Monitor what your customers are searching for. Monitor the customer reviews and complaints and feedback. Measure Customer Lifetime Value. Use tools like Customer Effort Score to debug and streamline specific parts of the journey. But most of all – evaluate the data objectively.

Content is the Experience

Once you have understood who your real, current customers are in 2021, you need to re-evaluate your content.

For many companies, who no longer have physical venues, the customers’ only experience may be through content. This includes on-site content like product descriptions and photography, blog posts and educational articles, social media posts and visual content such as product videos.

Ecommerce retailers that have more relevant, authoritative content report a 21% lower bounce rates than competitors with ‘weaker’ content. To improve CX and customer sentiment towards your company, focus on producing content with high production values that consistently reflects your brand messaging.

Creating great, relevant content is hard – and can be expensive. But if a customer can’t touch and feel a product or experience the ambience and lighting and music in your store, then how do you communicate the value proposition?

Personalisation Again

Personalisation has been a goal of ecommerce since we started collecting data about our customers. Personalisation has been on these types of lists for years and very few companies have got it right. In fact, I can’t name a company or brand who ‘gets’ me and provides a level of personalisation that really differentiates them or provides a better customer experience – perhaps Netflix!

Even Google and Facebook get it wrong. As I am writing this, I am sitting in Athens Greece. I don’t actually speak Greek, but the vast majority of the ads I am served on You-Tube are in Greek. So these brands are wasting a lot of money serving ads to me. Google themselves serve me pages in Arabic, because I spend a lot of time living and working in the UAE.

Perhaps the worst offender is Amazon. Yes – the company that invented the concept of ‘if you liked this then you might also like… ‘ who I have been a customer of for 20 years thinks that today I might like ‘Stuffed toys under $10’ or ‘Home Decor under $20’. Anyone who knows me will know that these are not even close…

If you are a sophisticated, data driven ecommerce business, then by all means explore more personalisation as part of your Customer Experience strategy for 2021, but perhaps you might get a better return on investment somewhere else.

Mobile?
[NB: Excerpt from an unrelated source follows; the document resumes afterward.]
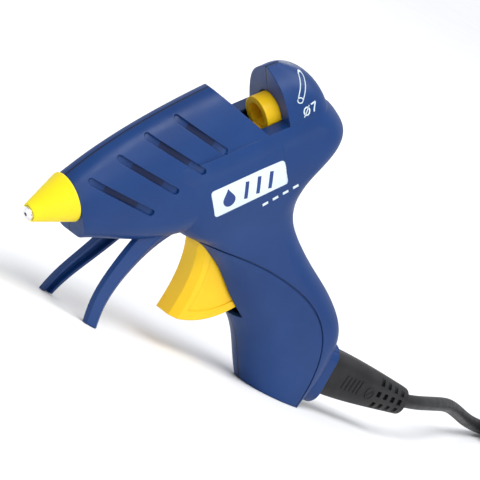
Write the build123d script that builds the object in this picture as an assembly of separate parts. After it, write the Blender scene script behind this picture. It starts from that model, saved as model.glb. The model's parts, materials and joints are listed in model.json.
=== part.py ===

Really?

It’s 2021, 20 years since blogs declared 1999 to be ‘the year for mobile’. Its surprising that ‘mobile first‘ still doesn’t mean what it says, that many CX people – especially web designers start with the big widescreen homepage and think in clicks and hovers more than swipes and pinches and scrolls.

Perhaps, due to working from home, your customers are using their laptops and desktop monitors more than their mobile phones to shop. But it’s easy to answer that question definitively using Google Analytics.

Customer Experience has two parts, but both parts are intricately linked. The experience can only be measured in relation to a customer.